Compare Barrie to Green in Washington, and then here. I think if Barrie had to play in a system where they cared about defense his numbers would drop, like Green's did when he moved to a system that cared about defense.

Colorado has gone 25th, 26th and 28th the last three years in terms of SA/g. They aren't trying to play defense at all.

try to watch some avs games. the gif posted earlier gives some indication why they are so awful in SA/g. issue isn't that they don't play defense at all, issue is that they play it all the time (contrary to popular belief, they aren't run and gun team or fast team). too conservative, they collapse down low leaving the points open, they don't try to overload any side, pressure the puck carrier or outnumber then, avs are most of the time comfortable in letting other teams players set up in the half wall and focus on locking down the slot/middle of the ice from cross ice passes etc. zone exits/breakouts are awful (it's either off the glass and out or barrie skates it out most of the time). they also can't prevent other team from entering the zone well with the puck. so it's easy to get in avs territory, they allow you to spend a lot of time there (even though lot of it's on the outside) and when they get the puck from you, they'll give it right back.

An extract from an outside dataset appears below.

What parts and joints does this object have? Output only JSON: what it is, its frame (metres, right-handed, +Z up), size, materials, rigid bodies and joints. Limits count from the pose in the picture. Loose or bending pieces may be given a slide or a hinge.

green suffered injuries and maybe some mental block after 09-10 (didn't make the olympic team, another awful PO-perfromance etc.). he wasn't even close to his prime in the last years with the caps. cracked 45 points once after 09-10. on ppg he was occasionally on pace to do better like in lockout season. but even then he did the most damage on the powerplay. that 45 point season came under barry trotz btw. you aren't suggesting that barry trotz teams don't play defense, are you? comparing him to pre 2010 doesn't mean much because he was different player back then.